(SUPPLIED INFORMATION)

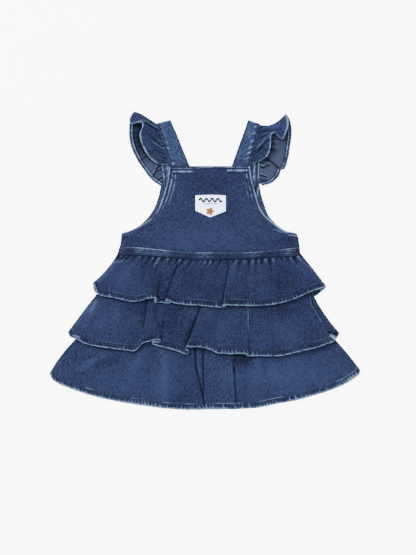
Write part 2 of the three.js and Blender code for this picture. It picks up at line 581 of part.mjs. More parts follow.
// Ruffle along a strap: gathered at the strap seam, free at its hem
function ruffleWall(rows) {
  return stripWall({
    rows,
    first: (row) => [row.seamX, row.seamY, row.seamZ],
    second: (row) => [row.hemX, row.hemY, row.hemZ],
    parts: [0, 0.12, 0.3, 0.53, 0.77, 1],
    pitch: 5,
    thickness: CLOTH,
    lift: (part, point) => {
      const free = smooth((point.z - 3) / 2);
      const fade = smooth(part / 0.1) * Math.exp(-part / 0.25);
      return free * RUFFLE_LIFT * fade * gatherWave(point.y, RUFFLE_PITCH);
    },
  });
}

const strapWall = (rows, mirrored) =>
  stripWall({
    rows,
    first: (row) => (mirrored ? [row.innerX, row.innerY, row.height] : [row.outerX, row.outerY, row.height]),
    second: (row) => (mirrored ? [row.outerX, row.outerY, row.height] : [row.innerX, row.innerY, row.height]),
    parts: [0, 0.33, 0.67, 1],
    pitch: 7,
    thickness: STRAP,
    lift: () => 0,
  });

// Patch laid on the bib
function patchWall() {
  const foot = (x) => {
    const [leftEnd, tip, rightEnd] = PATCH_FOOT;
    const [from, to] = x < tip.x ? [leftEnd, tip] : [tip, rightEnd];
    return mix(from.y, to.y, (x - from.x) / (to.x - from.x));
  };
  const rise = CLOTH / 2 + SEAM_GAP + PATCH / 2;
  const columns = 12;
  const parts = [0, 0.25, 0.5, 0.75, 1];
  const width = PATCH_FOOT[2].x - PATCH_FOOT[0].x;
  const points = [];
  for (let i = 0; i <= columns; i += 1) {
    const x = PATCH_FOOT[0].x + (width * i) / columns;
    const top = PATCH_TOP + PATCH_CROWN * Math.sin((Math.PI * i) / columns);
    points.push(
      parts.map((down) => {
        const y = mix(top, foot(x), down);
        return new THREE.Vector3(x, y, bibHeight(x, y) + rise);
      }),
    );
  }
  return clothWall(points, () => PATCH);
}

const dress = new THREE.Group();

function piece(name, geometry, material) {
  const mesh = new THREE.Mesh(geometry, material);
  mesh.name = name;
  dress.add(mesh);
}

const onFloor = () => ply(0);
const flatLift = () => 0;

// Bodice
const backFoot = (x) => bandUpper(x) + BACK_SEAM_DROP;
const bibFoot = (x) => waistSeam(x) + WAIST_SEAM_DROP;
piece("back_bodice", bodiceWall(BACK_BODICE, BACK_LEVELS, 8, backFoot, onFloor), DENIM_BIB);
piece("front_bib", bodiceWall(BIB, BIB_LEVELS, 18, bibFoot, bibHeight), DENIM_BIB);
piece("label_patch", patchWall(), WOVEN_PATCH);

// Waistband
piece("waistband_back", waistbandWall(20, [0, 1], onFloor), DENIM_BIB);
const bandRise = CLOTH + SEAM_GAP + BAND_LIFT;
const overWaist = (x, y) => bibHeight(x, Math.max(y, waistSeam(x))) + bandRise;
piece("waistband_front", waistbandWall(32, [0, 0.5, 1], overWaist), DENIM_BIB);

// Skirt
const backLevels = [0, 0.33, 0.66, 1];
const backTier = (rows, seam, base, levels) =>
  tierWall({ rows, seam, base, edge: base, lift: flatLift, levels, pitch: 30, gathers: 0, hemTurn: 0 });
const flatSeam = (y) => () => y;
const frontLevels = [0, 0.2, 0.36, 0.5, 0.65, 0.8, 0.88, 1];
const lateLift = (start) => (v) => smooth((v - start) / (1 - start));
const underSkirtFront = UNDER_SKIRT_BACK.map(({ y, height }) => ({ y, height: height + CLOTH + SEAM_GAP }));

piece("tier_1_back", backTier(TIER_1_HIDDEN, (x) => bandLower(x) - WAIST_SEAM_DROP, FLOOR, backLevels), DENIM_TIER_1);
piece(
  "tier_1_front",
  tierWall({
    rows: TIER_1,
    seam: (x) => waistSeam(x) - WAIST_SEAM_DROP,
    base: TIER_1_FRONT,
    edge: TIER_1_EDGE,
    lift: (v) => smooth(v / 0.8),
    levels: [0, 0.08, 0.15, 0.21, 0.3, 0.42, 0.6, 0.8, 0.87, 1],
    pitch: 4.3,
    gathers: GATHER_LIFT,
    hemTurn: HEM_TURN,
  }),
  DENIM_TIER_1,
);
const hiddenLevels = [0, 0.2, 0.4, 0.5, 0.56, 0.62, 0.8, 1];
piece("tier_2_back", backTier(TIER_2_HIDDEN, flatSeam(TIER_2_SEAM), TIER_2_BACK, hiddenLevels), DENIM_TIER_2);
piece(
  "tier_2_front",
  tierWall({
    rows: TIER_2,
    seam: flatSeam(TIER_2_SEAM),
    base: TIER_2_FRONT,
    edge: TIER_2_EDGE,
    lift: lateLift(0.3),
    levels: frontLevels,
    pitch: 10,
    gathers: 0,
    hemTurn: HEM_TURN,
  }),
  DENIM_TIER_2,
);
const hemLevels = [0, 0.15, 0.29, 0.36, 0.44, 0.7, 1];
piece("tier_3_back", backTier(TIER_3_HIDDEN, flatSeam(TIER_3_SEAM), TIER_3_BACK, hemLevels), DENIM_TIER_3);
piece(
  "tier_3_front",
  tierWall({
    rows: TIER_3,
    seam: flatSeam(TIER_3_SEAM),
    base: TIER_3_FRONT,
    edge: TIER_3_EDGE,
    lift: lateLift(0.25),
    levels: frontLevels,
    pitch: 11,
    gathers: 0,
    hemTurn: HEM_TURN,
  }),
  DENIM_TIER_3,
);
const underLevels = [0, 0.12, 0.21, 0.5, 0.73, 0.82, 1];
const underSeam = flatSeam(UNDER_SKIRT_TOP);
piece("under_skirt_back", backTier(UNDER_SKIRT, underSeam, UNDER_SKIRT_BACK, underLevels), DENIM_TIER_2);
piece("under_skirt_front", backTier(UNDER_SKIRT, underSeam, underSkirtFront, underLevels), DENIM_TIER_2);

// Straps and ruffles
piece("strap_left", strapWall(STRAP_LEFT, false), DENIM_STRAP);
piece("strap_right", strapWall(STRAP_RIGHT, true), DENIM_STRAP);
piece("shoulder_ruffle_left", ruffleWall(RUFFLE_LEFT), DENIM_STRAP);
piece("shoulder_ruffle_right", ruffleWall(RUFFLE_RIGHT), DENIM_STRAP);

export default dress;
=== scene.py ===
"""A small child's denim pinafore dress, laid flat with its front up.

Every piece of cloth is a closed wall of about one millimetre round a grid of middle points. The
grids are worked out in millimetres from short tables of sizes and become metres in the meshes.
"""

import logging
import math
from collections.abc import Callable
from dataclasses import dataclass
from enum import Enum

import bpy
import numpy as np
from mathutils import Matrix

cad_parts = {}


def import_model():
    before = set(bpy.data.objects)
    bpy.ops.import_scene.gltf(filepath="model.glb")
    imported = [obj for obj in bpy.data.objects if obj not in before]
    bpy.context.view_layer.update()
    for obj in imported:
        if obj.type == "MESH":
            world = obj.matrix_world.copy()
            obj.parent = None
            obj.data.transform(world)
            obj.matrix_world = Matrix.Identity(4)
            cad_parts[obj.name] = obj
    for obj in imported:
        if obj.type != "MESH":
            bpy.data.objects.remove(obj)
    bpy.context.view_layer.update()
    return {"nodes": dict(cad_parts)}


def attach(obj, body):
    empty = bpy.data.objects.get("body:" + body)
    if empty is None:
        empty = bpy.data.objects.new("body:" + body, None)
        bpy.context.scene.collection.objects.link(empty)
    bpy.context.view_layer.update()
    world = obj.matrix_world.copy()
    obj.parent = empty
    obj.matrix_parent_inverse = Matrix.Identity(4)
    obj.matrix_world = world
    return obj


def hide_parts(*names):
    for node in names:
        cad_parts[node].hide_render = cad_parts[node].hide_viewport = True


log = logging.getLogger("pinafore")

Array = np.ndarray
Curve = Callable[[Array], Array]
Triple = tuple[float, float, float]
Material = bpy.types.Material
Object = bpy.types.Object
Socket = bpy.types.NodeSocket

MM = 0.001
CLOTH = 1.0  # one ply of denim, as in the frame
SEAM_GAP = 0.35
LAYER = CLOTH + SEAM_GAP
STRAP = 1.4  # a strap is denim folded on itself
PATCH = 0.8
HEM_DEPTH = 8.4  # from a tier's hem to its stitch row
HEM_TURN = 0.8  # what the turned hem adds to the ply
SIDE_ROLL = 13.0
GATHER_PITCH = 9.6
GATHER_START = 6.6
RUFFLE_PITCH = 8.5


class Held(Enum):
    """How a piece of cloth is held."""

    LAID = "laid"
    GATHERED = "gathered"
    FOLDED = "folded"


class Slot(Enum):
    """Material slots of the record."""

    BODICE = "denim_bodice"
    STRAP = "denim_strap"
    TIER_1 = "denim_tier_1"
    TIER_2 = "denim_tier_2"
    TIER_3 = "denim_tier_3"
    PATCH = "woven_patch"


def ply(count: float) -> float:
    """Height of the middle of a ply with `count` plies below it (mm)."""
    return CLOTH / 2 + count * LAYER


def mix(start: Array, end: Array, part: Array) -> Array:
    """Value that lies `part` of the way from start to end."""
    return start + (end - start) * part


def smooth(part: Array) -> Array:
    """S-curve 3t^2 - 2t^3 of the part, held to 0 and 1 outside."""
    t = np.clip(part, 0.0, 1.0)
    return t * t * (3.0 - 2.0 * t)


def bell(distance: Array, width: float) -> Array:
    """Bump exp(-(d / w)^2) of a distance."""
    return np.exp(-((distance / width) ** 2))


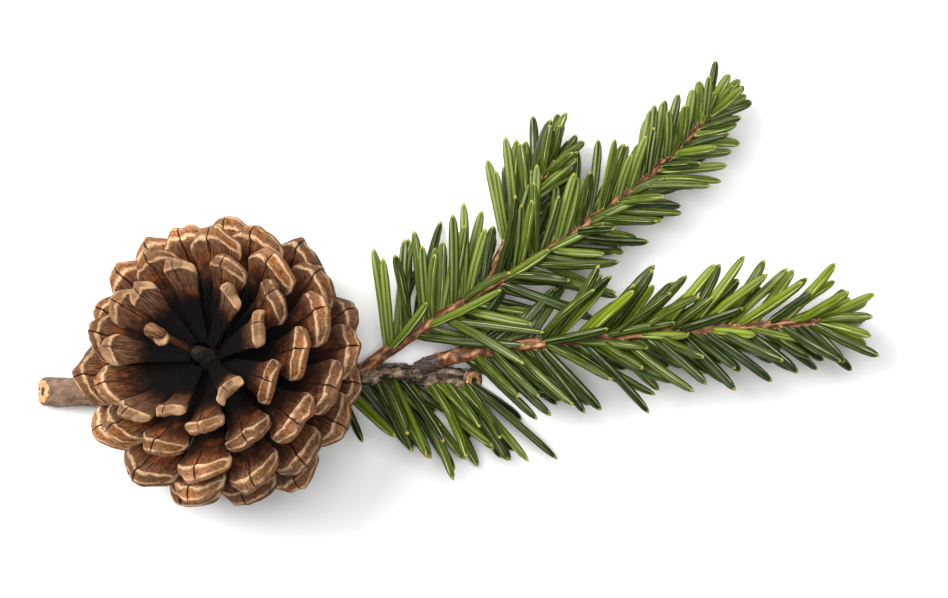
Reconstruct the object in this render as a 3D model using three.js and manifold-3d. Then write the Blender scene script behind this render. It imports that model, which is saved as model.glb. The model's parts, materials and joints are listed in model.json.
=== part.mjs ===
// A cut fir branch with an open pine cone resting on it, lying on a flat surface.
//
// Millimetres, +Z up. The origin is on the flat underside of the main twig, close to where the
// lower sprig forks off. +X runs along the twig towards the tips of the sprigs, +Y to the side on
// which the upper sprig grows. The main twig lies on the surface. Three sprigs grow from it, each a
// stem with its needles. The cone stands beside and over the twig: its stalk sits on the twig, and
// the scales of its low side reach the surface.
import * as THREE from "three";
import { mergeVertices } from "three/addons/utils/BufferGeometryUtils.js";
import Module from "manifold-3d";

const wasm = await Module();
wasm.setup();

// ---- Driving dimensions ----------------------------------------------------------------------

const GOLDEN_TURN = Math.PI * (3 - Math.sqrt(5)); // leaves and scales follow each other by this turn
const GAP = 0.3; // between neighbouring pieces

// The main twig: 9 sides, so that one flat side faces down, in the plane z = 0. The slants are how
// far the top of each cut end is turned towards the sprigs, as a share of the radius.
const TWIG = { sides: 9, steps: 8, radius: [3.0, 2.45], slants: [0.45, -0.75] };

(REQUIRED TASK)
Within the listing above, locate the line containing "Straps and ruffles" and the line containing "obj.parent = None". Reproduce those two lines and all lines between them exactly, with nothing added.

(RESPONSE TO THE EXERCISE)
// Straps and ruffles
piece("strap_left", strapWall(STRAP_LEFT, false), DENIM_STRAP);
piece("strap_right", strapWall(STRAP_RIGHT, true), DENIM_STRAP);
piece("shoulder_ruffle_left", ruffleWall(RUFFLE_LEFT), DENIM_STRAP);
piece("shoulder_ruffle_right", ruffleWall(RUFFLE_RIGHT), DENIM_STRAP);

export default dress;
=== scene.py ===
"""A small child's denim pinafore dress, laid flat with its front up.

Every piece of cloth is a closed wall of about one millimetre round a grid of middle points. The
grids are worked out in millimetres from short tables of sizes and become metres in the meshes.
"""

import logging
import math
from collections.abc import Callable
from dataclasses import dataclass
from enum import Enum

import bpy
import numpy as np
from mathutils import Matrix

cad_parts = {}


def import_model():
    before = set(bpy.data.objects)
    bpy.ops.import_scene.gltf(filepath="model.glb")
    imported = [obj for obj in bpy.data.objects if obj not in before]
    bpy.context.view_layer.update()
    for obj in imported:
        if obj.type == "MESH":
            world = obj.matrix_world.copy()
            obj.parent = None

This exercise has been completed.